=== WRITTEN INSTRUCTION ===
Write out the data below in full. Keep it exact.

=== DATA LINES ===
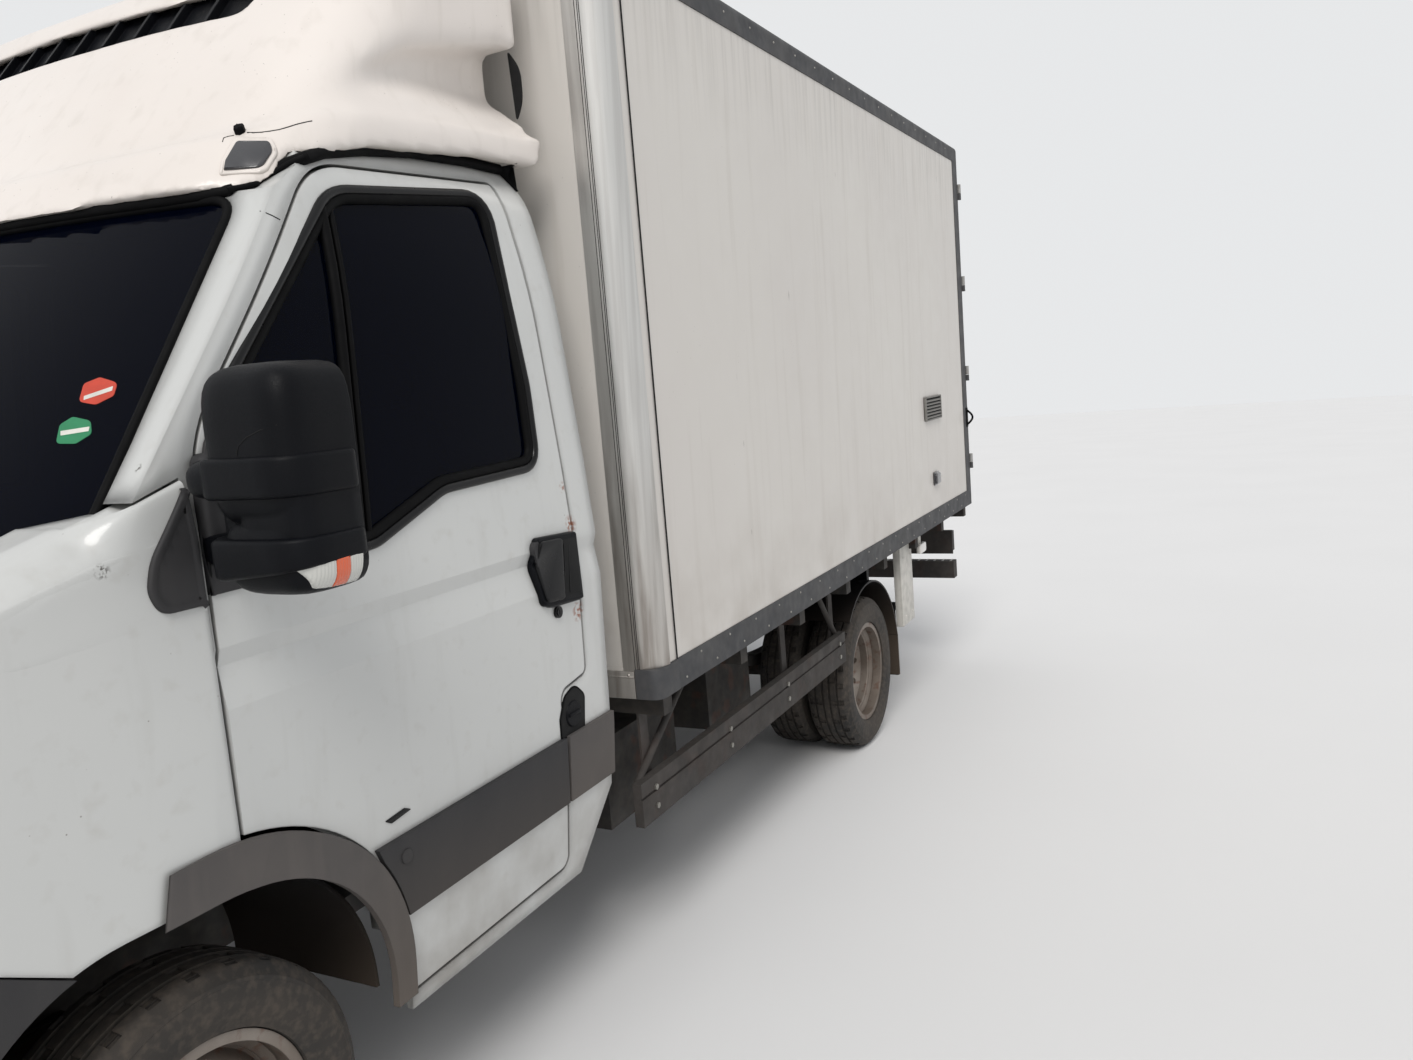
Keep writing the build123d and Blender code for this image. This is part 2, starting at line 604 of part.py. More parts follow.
def fairing_form(inset):
    """The roof fairing's outside, leaning back at the windscreen's slope."""
    z0 = 2000
    x0 = screen_x(z0) - inset / sin(screen_slope)
    w = FAIRING_HALF_WIDTH - inset
    corner_x = x0 - SCREEN_SAG * 0.86
    arc = ThreePointArc((corner_x, -w), (x0, 0), (corner_x, w))
    rest = Polyline((corner_x, w), (x0 - 1300, w), (x0 - 1300, -w), (corner_x, -w))
    plan = make_face([arc, rest])
    front = plan.vertices().sort_by(Axis.X)[-2:]
    plan = fillet(front, FAIRING_CORNER - inset)
    body = extrude(Pos(0, 0, z0) * plan, amount=1200, dir=screen_dir)
    side = outline([(FAIRING_REAR_X, 1900, 0), (FAIRING_REAR_X, FAIRING_TOP, 0), (-1000, 2775, 900),
                    (screen_x(2660), 2668, 40), (200, 1900, 0)])
    return body & along_y(inward(side, inset), -1200, 1200)


def duct(grow=0):
    """The hollow in the fairing's left side, widening and deepening towards the rear."""
    sections = []
    for x, high, depth, floor, ridge in DUCT_STATIONS:
        inner = FAIRING_HALF_WIDTH - depth - grow
        face = sharp([(1100, high + grow), (inner, high + grow - 4), (inner, floor - grow),
                      (FAIRING_HALF_WIDTH + SKIRT_PROUD + 4, ridge - grow), (1100, ridge - grow)])
        sections.append(Pos(x, 0, 0) * (Plane.YZ * face))
    return loft(sections, ruled=True)


def roof_fairing():
    """The moulded shell over the cab roof with its side ducts, lower skirt and intake slot."""
    low = [(x, z + SEAT) for x, z in DRIP_LINE]
    ridge = [(x, ridge) for x, _, _, _, ridge in DUCT_STATIONS]
    skirt = sharp(low + ridge[::-1] + [(-470, 2235), (-200, 2170)])
    above = sharp(low + [(CAB_REAR_X - 100, DRIP_LINE[-1][1]), (CAB_REAR_X - 100, 3000), (-150, 3000)])
    outside = fairing_form(0) + (fairing_form(-SKIRT_PROUD) & along_y(skirt, -1200, 1200))
    hollow = fairing_form(FAIRING_WALL) + block(FAIRING_REAR_X - 10, -1200, -FAIRING_HALF_WIDTH + 60,
                                               FAIRING_HALF_WIDTH - 60, 2200, FAIRING_TOP - 60)
    for hole, wall in zip(both(duct()), both(duct(FAIRING_WALL))):
        outside -= hole
        hollow -= wall
    shell = (outside - hollow) & along_y(above, -1200, 1200)
    shell -= greenhouse(-SEAT) - ahead_of_screen(FAIRING_WALL + 4)
    return shell - block(-1000, 0, -SLOT_HALF_WIDTH, SLOT_HALF_WIDTH, SLOT_LOW, SLOT_HIGH)


def fairing_grille():
    """Backing plate and upright bars in the intake slot."""
    plate = fairing_form(FAIRING_WALL + SEAT) - fairing_form(FAIRING_WALL + 15)
    grid = plate & block(-1000, 0, -SLOT_HALF_WIDTH - 10, SLOT_HALF_WIDTH + 10, SLOT_LOW - 12, SLOT_HIGH + 12)
    bars = fairing_form(8) - fairing_form(FAIRING_WALL + 1)
    count = 12
    pitch = 2 * SLOT_HALF_WIDTH / count
    for step in range(1, count):
        y = step * pitch - SLOT_HALF_WIDTH
        grid += bars & block(-1000, 0, y - 4, y + 4, SLOT_LOW + SEAT, SLOT_HIGH - SEAT)
    return grid


def frame_rails():
    """Two channel rails with tubular cross members and the spring hangers."""
    low = RAIL_TOP - RAIL_DEPTH
    rails = []
    for side in (1, -1):
        outer, inner = side * RAIL_OUTER_Y, side * (RAIL_OUTER_Y - RAIL_FLANGE)
        web = side * (RAIL_OUTER_Y - RAIL_WEB)
        y0, y1 = sorted((outer, inner))
        rail = block(RAIL_REAR_X, RAIL_FRONT_X, y0, y1, low, RAIL_TOP)
        y0, y1 = sorted((web, inner - side))
        rail -= block(RAIL_REAR_X - 1, RAIL_FRONT_X + 1, y0, y1, low + RAIL_WEB, RAIL_TOP - RAIL_WEB)
        rails.append(rail)
    body = rails[0] + rails[1]
    for x in CROSS_MEMBERS:
        body += tube_y(x, RAIL_TOP - RAIL_DEPTH / 2, 40, RAIL_WEB - RAIL_OUTER_Y, RAIL_OUTER_Y - RAIL_WEB)
    for x in (SPRING_FRONT_X, SPRING_REAR_X):
        for hanger in both(block(x - 40, x + 40, RAIL_OUTER_Y, RAIL_OUTER_Y + 18, SPRING_EYE_Z - 45,
                                 RAIL_TOP - 30)):
            body += hanger
        for pin in both(tube_y(x, SPRING_EYE_Z, 14, RAIL_OUTER_Y, SPRING_Y + 34)):
            body += pin
    return body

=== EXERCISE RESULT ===
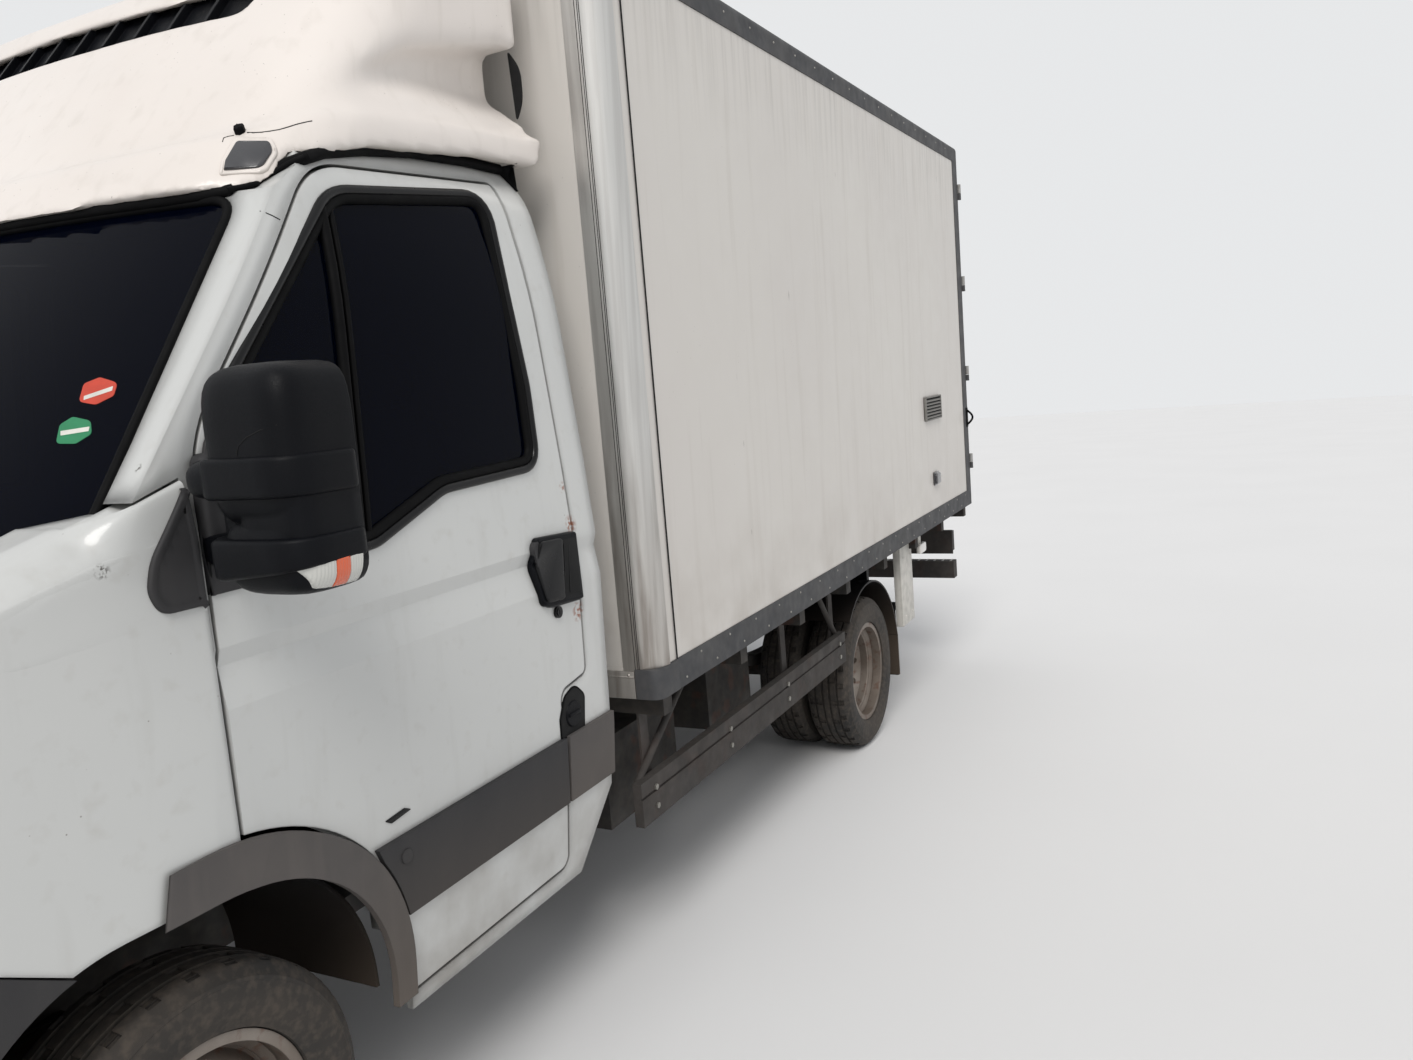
Keep writing the build123d and Blender code for this image. This is part 2, starting at line 604 of part.py. More parts follow.
def fairing_form(inset):
    """The roof fairing's outside, leaning back at the windscreen's slope."""
    z0 = 2000
    x0 = screen_x(z0) - inset / sin(screen_slope)
    w = FAIRING_HALF_WIDTH - inset
    corner_x = x0 - SCREEN_SAG * 0.86
    arc = ThreePointArc((corner_x, -w), (x0, 0), (corner_x, w))
    rest = Polyline((corner_x, w), (x0 - 1300, w), (x0 - 1300, -w), (corner_x, -w))
    plan = make_face([arc, rest])
    front = plan.vertices().sort_by(Axis.X)[-2:]
    plan = fillet(front, FAIRING_CORNER - inset)
    body = extrude(Pos(0, 0, z0) * plan, amount=1200, dir=screen_dir)
    side = outline([(FAIRING_REAR_X, 1900, 0), (FAIRING_REAR_X, FAIRING_TOP, 0), (-1000, 2775, 900),
                    (screen_x(2660), 2668, 40), (200, 1900, 0)])
    return body & along_y(inward(side, inset), -1200, 1200)


def duct(grow=0):
    """The hollow in the fairing's left side, widening and deepening towards the rear."""
    sections = []
    for x, high, depth, floor, ridge in DUCT_STATIONS:
        inner = FAIRING_HALF_WIDTH - depth - grow
        face = sharp([(1100, high + grow), (inner, high + grow - 4), (inner, floor - grow),
                      (FAIRING_HALF_WIDTH + SKIRT_PROUD + 4, ridge - grow), (1100, ridge - grow)])
        sections.append(Pos(x, 0, 0) * (Plane.YZ * face))
    return loft(sections, ruled=True)


def roof_fairing():
    """The moulded shell over the cab roof with its side ducts, lower skirt and intake slot."""
    low = [(x, z + SEAT) for x, z in DRIP_LINE]
    ridge = [(x, ridge) for x, _, _, _, ridge in DUCT_STATIONS]
    skirt = sharp(low + ridge[::-1] + [(-470, 2235), (-200, 2170)])
    above = sharp(low + [(CAB_REAR_X - 100, DRIP_LINE[-1][1]), (CAB_REAR_X - 100, 3000), (-150, 3000)])
    outside = fairing_form(0) + (fairing_form(-SKIRT_PROUD) & along_y(skirt, -1200, 1200))
    hollow = fairing_form(FAIRING_WALL) + block(FAIRING_REAR_X - 10, -1200, -FAIRING_HALF_WIDTH + 60,
                                               FAIRING_HALF_WIDTH - 60, 2200, FAIRING_TOP - 60)
    for hole, wall in zip(both(duct()), both(duct(FAIRING_WALL))):
        outside -= hole
        hollow -= wall
    shell = (outside - hollow) & along_y(above, -1200, 1200)
    shell -= greenhouse(-SEAT) - ahead_of_screen(FAIRING_WALL + 4)
    return shell - block(-1000, 0, -SLOT_HALF_WIDTH, SLOT_HALF_WIDTH, SLOT_LOW, SLOT_HIGH)


def fairing_grille():
    """Backing plate and upright bars in the intake slot."""
    plate = fairing_form(FAIRING_WALL + SEAT) - fairing_form(FAIRING_WALL + 15)
    grid = plate & block(-1000, 0, -SLOT_HALF_WIDTH - 10, SLOT_HALF_WIDTH + 10, SLOT_LOW - 12, SLOT_HIGH + 12)
    bars = fairing_form(8) - fairing_form(FAIRING_WALL + 1)
    count = 12
    pitch = 2 * SLOT_HALF_WIDTH / count
    for step in range(1, count):
        y = step * pitch - SLOT_HALF_WIDTH
        grid += bars & block(-1000, 0, y - 4, y + 4, SLOT_LOW + SEAT, SLOT_HIGH - SEAT)
    return grid


def frame_rails():
    """Two channel rails with tubular cross members and the spring hangers."""
    low = RAIL_TOP - RAIL_DEPTH
    rails = []
    for side in (1, -1):
        outer, inner = side * RAIL_OUTER_Y, side * (RAIL_OUTER_Y - RAIL_FLANGE)
        web = side * (RAIL_OUTER_Y - RAIL_WEB)
        y0, y1 = sorted((outer, inner))
        rail = block(RAIL_REAR_X, RAIL_FRONT_X, y0, y1, low, RAIL_TOP)
        y0, y1 = sorted((web, inner - side))
        rail -= block(RAIL_REAR_X - 1, RAIL_FRONT_X + 1, y0, y1, low + RAIL_WEB, RAIL_TOP - RAIL_WEB)
        rails.append(rail)
    body = rails[0] + rails[1]
    for x in CROSS_MEMBERS:
        body += tube_y(x, RAIL_TOP - RAIL_DEPTH / 2, 40, RAIL_WEB - RAIL_OUTER_Y, RAIL_OUTER_Y - RAIL_WEB)
    for x in (SPRING_FRONT_X, SPRING_REAR_X):
        for hanger in both(block(x - 40, x + 40, RAIL_OUTER_Y, RAIL_OUTER_Y + 18, SPRING_EYE_Z - 45,
                                 RAIL_TOP - 30)):
            body += hanger
        for pin in both(tube_y(x, SPRING_EYE_Z, 14, RAIL_OUTER_Y, SPRING_Y + 34)):
            body += pin
    return body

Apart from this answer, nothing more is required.